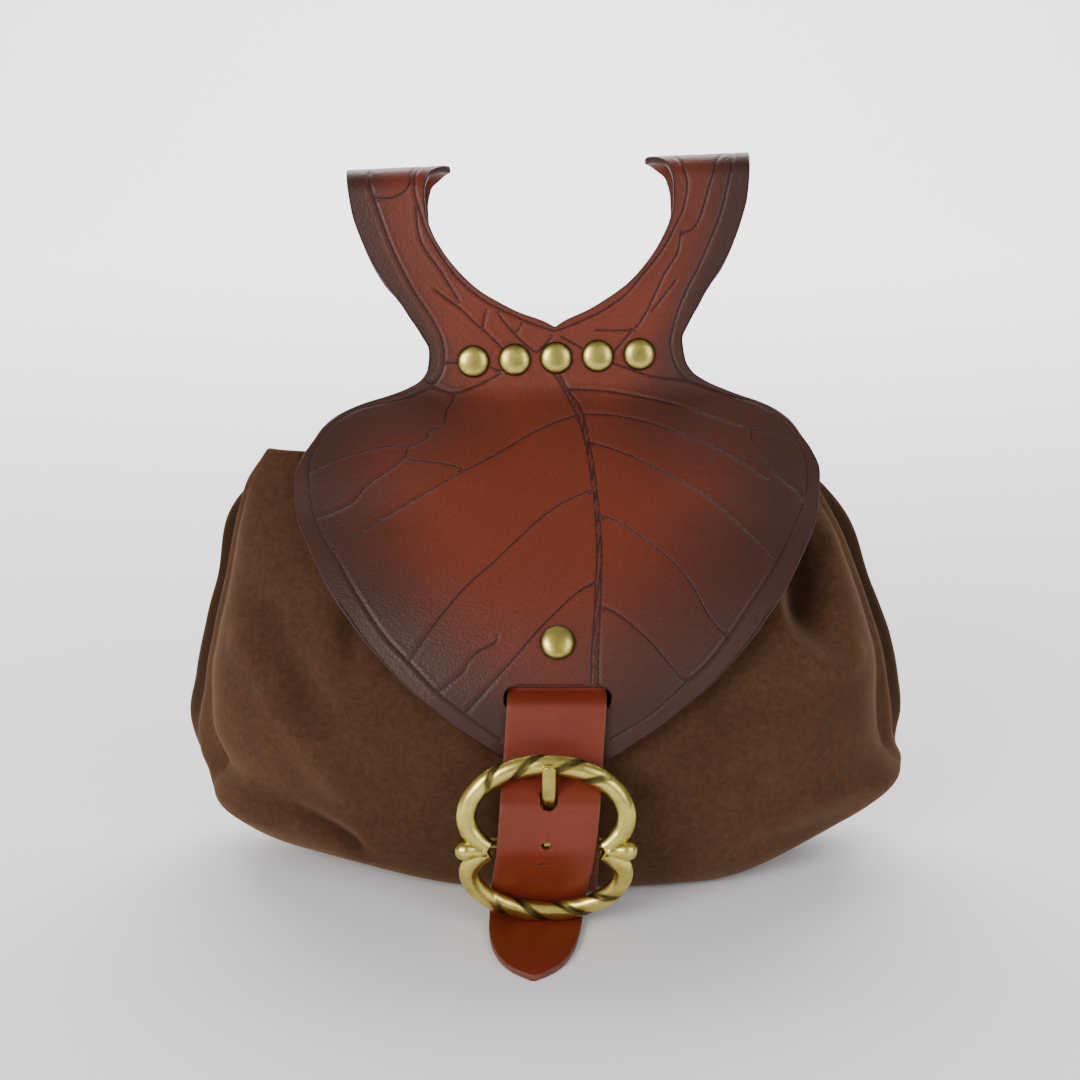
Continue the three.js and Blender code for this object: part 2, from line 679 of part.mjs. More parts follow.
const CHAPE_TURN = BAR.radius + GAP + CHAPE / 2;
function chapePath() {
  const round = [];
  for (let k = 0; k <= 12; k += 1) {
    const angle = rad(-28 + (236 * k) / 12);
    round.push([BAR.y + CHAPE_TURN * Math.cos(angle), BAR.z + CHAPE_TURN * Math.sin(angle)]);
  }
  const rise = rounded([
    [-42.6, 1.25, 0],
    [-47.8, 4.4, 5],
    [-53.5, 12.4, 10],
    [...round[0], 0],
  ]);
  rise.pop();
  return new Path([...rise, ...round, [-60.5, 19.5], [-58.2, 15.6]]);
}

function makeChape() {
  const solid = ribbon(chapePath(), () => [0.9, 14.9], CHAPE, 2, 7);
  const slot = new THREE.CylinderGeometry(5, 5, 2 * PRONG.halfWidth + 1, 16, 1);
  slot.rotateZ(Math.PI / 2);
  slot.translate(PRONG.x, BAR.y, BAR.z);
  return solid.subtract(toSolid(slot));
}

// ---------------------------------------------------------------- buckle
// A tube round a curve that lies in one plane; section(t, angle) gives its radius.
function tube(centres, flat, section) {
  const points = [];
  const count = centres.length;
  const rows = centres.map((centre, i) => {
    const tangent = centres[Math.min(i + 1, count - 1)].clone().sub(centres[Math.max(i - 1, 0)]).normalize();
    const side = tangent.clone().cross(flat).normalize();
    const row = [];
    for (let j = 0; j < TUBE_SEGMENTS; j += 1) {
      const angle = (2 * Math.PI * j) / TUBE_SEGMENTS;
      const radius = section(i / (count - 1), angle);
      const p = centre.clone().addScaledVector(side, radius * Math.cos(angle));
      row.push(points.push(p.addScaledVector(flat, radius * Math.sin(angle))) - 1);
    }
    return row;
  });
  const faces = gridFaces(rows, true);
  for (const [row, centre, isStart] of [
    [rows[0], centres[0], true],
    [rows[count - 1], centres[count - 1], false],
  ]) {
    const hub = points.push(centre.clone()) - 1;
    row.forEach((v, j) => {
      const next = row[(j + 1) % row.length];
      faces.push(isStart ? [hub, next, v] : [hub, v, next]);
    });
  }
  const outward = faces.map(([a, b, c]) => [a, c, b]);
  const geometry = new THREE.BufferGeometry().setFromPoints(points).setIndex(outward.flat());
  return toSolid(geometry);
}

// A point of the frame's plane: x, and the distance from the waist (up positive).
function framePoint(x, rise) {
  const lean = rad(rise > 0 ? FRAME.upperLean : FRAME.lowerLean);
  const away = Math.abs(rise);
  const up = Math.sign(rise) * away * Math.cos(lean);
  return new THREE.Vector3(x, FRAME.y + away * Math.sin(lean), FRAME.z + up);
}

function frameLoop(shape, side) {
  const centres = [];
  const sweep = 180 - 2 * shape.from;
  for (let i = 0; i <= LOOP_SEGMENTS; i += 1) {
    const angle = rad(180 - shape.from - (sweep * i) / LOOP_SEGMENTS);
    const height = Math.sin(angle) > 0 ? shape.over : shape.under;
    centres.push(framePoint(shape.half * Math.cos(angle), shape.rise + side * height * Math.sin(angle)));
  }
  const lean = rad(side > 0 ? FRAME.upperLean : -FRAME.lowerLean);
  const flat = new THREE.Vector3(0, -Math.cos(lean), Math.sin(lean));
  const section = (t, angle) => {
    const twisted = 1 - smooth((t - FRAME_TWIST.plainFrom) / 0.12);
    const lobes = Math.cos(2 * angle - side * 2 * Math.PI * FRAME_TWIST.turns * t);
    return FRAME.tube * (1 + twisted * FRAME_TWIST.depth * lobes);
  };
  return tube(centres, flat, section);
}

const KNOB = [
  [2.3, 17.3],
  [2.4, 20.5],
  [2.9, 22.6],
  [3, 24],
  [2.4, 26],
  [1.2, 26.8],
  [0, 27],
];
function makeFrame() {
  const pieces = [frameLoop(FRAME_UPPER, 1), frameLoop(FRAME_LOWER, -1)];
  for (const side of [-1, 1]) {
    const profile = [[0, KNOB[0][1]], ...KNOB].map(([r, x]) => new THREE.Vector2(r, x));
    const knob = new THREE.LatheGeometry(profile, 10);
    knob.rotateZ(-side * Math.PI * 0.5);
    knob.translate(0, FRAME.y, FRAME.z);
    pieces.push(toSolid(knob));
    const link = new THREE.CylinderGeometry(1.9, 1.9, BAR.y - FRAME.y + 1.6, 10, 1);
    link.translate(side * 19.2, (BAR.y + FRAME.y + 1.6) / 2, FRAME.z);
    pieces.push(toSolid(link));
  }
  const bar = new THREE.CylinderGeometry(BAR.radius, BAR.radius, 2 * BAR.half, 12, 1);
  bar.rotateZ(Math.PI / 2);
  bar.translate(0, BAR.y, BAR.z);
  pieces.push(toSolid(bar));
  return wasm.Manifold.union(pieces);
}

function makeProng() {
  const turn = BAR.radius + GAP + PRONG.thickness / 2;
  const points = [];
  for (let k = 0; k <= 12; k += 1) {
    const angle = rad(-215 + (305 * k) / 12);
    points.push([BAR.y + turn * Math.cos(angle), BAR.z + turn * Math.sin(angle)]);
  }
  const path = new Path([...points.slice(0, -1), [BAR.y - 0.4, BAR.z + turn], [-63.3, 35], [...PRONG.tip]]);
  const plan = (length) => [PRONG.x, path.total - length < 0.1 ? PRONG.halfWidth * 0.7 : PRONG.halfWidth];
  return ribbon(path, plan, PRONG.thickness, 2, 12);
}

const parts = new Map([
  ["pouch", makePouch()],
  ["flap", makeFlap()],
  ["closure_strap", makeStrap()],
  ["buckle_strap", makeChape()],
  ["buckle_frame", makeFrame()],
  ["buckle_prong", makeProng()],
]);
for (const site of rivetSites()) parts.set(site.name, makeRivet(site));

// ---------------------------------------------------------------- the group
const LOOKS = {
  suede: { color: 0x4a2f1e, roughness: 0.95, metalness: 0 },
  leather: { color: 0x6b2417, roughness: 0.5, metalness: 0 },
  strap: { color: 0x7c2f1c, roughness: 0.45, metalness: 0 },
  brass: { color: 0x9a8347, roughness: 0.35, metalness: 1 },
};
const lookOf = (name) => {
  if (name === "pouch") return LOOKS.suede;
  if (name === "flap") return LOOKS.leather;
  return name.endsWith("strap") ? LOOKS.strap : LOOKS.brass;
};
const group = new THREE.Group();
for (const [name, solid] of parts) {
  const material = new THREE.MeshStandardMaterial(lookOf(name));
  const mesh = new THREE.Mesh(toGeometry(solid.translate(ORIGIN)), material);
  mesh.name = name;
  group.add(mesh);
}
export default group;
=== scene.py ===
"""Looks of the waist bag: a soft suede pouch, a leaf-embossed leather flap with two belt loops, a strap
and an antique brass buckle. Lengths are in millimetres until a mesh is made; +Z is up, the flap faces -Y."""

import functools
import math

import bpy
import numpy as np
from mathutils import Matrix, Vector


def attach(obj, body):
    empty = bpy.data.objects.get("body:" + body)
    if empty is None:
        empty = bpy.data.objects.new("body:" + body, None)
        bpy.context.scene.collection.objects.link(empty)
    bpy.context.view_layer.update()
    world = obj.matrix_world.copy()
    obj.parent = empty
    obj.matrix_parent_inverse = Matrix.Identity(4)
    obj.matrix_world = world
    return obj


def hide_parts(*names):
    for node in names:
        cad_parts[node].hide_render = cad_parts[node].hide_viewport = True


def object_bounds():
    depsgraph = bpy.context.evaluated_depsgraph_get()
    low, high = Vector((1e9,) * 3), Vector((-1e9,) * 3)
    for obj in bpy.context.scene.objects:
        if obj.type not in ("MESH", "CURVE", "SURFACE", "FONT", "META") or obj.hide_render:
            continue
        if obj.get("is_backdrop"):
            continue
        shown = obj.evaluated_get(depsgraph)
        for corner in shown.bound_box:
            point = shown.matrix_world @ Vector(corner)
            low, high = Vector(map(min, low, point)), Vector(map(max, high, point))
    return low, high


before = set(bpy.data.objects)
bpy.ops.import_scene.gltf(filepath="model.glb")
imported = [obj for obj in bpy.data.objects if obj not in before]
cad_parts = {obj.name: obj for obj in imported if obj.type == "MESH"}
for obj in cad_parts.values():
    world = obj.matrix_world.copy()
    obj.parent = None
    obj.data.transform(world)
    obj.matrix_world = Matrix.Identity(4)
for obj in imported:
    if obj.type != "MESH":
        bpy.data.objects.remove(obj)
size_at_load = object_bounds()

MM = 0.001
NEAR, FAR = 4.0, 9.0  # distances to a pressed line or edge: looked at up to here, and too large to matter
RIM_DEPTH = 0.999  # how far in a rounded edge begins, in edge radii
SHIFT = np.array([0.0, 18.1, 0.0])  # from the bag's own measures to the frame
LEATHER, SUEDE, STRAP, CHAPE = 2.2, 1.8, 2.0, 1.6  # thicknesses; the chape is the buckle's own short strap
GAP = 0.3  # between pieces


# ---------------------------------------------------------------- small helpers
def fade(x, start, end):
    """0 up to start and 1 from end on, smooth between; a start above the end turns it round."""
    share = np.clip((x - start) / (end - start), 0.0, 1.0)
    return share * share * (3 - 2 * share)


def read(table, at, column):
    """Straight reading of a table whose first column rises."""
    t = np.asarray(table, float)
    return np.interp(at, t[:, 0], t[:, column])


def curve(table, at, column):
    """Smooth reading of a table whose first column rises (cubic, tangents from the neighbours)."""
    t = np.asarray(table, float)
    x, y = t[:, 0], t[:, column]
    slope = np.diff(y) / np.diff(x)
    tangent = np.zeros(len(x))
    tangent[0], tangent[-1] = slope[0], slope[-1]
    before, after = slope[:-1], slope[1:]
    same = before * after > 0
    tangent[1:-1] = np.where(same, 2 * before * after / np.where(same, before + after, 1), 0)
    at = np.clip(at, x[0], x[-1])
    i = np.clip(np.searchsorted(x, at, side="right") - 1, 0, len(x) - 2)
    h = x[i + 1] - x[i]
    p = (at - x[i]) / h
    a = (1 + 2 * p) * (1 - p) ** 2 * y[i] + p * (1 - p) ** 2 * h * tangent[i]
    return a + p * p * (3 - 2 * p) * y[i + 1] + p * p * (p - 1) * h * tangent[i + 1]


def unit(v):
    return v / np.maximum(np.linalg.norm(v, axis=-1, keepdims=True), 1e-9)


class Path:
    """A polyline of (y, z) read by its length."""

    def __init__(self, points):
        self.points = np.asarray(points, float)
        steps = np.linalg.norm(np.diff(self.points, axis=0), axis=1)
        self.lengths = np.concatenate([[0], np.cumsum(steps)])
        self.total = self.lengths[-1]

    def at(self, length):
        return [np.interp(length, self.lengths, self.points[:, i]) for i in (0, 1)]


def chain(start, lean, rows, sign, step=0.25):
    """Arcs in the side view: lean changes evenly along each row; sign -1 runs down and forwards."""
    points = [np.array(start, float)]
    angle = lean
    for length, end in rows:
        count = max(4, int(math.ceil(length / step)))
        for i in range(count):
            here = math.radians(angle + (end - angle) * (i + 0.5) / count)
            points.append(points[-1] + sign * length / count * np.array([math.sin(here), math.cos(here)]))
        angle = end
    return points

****

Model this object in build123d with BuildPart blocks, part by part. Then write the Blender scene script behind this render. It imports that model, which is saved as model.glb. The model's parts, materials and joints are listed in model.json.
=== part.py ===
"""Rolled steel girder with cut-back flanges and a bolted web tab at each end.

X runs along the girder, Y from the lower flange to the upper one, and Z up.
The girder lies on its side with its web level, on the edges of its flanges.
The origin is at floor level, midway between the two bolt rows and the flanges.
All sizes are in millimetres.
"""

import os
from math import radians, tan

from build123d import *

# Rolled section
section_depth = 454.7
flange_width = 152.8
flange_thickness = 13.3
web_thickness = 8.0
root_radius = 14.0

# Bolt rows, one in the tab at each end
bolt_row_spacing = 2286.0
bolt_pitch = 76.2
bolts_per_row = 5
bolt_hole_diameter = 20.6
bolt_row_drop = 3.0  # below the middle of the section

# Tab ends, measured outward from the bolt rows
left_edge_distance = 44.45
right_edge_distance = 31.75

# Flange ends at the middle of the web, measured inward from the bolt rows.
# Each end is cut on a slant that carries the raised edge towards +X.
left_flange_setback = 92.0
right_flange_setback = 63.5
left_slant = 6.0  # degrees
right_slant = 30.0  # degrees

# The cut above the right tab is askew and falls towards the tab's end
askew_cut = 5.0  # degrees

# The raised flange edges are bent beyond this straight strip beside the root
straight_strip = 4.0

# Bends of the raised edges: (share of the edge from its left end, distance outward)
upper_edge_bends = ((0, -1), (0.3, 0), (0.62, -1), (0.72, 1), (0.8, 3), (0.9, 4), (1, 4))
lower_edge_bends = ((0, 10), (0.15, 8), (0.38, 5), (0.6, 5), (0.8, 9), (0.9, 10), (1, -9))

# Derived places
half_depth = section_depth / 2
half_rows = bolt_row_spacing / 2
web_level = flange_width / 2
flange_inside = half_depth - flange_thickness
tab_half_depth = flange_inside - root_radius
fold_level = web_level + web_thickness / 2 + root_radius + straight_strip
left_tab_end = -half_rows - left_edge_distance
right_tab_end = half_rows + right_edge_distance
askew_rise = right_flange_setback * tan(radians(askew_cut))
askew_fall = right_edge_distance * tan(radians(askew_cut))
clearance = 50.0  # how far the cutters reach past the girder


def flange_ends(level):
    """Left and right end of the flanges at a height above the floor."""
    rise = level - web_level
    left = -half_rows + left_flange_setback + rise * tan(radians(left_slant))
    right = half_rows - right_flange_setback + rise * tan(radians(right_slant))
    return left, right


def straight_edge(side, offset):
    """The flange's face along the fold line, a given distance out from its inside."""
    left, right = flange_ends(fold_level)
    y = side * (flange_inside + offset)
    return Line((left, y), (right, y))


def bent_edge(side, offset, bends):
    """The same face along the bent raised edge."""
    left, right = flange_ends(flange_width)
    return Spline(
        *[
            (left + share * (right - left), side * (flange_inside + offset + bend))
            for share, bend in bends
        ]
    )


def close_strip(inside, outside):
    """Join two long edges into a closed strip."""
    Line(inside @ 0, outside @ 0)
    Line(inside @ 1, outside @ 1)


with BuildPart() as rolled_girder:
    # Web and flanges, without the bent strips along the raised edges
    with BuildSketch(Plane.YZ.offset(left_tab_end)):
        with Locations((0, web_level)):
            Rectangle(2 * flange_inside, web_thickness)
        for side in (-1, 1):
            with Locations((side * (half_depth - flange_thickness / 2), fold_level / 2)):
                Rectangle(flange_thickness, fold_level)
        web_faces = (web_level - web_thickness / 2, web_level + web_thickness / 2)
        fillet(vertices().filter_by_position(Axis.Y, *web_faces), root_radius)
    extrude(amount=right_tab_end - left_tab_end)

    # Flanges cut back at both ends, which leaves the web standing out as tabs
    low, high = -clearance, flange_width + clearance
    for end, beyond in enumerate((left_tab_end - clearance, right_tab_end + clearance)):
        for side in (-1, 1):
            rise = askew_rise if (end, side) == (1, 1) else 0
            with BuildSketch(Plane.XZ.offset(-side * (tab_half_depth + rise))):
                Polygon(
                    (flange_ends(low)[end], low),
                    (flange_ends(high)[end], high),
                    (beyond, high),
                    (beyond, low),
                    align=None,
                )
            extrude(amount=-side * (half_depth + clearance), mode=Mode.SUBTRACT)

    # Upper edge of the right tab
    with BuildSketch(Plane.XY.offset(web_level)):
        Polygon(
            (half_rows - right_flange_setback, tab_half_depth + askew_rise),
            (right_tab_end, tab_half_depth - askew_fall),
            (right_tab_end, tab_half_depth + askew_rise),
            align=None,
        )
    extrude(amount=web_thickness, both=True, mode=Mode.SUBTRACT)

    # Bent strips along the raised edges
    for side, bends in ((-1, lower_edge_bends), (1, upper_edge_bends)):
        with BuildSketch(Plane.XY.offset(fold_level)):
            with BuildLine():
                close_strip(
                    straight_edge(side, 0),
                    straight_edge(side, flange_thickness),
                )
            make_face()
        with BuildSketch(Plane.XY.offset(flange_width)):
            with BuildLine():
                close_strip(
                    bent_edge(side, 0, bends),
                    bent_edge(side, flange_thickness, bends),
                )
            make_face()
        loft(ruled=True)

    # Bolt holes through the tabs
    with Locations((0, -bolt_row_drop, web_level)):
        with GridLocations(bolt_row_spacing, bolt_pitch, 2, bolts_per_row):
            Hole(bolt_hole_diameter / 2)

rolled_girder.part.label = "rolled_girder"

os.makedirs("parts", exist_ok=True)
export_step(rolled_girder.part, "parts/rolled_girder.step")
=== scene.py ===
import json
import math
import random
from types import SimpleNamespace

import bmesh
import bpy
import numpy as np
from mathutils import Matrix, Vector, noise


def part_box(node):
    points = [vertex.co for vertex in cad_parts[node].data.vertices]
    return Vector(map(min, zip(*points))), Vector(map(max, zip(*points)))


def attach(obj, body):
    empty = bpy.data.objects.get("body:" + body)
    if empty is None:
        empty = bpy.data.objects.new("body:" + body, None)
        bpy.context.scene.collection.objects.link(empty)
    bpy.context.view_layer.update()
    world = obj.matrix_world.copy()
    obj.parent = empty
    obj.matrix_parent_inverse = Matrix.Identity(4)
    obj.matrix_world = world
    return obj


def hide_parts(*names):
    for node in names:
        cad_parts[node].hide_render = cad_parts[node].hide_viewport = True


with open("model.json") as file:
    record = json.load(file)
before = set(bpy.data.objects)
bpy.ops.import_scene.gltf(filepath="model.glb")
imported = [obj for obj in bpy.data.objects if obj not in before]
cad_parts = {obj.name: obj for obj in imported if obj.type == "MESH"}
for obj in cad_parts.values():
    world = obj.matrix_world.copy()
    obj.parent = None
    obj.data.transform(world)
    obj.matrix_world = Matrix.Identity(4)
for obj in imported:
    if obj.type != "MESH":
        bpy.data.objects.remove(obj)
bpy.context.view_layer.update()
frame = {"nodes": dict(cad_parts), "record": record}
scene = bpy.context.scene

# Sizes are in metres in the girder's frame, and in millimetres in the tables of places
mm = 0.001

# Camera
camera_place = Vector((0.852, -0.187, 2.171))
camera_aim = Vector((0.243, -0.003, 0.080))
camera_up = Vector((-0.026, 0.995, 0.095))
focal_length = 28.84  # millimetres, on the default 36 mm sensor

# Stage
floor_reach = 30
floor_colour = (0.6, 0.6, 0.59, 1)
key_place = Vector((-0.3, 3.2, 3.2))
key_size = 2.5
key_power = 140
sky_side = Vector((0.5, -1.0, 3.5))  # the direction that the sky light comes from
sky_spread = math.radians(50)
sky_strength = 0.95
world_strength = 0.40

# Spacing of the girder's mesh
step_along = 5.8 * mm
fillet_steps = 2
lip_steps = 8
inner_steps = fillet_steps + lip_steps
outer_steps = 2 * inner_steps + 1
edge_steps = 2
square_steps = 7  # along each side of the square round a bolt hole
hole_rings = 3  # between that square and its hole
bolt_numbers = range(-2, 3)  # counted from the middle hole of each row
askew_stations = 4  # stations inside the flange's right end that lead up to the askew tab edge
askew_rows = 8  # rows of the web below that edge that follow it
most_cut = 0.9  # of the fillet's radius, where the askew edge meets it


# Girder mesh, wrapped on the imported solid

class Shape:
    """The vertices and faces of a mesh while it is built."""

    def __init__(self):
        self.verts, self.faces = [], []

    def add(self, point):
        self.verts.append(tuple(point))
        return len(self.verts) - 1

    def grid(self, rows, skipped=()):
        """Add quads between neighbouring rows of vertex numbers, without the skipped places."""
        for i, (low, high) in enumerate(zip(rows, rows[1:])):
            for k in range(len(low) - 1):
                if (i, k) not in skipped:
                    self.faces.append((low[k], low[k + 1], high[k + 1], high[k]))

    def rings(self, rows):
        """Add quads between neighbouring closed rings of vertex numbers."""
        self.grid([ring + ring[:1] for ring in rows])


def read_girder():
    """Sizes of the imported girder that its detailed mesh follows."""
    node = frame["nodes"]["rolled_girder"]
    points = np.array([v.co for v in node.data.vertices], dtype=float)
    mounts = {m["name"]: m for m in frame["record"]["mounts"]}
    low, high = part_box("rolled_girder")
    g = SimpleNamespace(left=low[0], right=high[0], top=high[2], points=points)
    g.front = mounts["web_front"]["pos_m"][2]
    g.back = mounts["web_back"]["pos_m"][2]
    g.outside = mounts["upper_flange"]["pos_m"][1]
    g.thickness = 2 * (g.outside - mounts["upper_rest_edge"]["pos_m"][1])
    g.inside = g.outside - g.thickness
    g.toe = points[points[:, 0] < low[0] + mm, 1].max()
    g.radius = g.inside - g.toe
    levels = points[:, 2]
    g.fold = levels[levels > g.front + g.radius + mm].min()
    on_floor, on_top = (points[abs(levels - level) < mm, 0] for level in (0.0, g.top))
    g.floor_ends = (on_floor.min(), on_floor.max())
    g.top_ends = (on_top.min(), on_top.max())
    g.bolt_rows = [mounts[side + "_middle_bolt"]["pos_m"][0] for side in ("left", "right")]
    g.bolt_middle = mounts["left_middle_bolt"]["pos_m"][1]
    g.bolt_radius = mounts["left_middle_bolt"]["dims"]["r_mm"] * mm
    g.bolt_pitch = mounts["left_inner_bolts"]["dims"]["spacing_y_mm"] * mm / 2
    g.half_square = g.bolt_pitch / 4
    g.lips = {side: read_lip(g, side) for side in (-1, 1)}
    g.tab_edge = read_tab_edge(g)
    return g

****

◆ Instructions for the task:
Copy exactly, and only, the lines from the one containing "for (const site" through the one containing "return low, high".

◆ Solution to this task:
for (const site of rivetSites()) parts.set(site.name, makeRivet(site));

// ---------------------------------------------------------------- the group
const LOOKS = {
  suede: { color: 0x4a2f1e, roughness: 0.95, metalness: 0 },
  leather: { color: 0x6b2417, roughness: 0.5, metalness: 0 },
  strap: { color: 0x7c2f1c, roughness: 0.45, metalness: 0 },
  brass: { color: 0x9a8347, roughness: 0.35, metalness: 1 },
};
const lookOf = (name) => {
  if (name === "pouch") return LOOKS.suede;
  if (name === "flap") return LOOKS.leather;
  return name.endsWith("strap") ? LOOKS.strap : LOOKS.brass;
};
const group = new THREE.Group();
for (const [name, solid] of parts) {
  const material = new THREE.MeshStandardMaterial(lookOf(name));
  const mesh = new THREE.Mesh(toGeometry(solid.translate(ORIGIN)), material);
  mesh.name = name;
  group.add(mesh);
}
export default group;
=== scene.py ===
"""Looks of the waist bag: a soft suede pouch, a leaf-embossed leather flap with two belt loops, a strap
and an antique brass buckle. Lengths are in millimetres until a mesh is made; +Z is up, the flap faces -Y."""

import functools
import math

import bpy
import numpy as np
from mathutils import Matrix, Vector


def attach(obj, body):
    empty = bpy.data.objects.get("body:" + body)
    if empty is None:
        empty = bpy.data.objects.new("body:" + body, None)
        bpy.context.scene.collection.objects.link(empty)
    bpy.context.view_layer.update()
    world = obj.matrix_world.copy()
    obj.parent = empty
    obj.matrix_parent_inverse = Matrix.Identity(4)
    obj.matrix_world = world
    return obj


def hide_parts(*names):
    for node in names:
        cad_parts[node].hide_render = cad_parts[node].hide_viewport = True


def object_bounds():
    depsgraph = bpy.context.evaluated_depsgraph_get()
    low, high = Vector((1e9,) * 3), Vector((-1e9,) * 3)
    for obj in bpy.context.scene.objects:
        if obj.type not in ("MESH", "CURVE", "SURFACE", "FONT", "META") or obj.hide_render:
            continue
        if obj.get("is_backdrop"):
            continue
        shown = obj.evaluated_get(depsgraph)
        for corner in shown.bound_box:
            point = shown.matrix_world @ Vector(corner)
            low, high = Vector(map(min, low, point)), Vector(map(max, high, point))
    return low, high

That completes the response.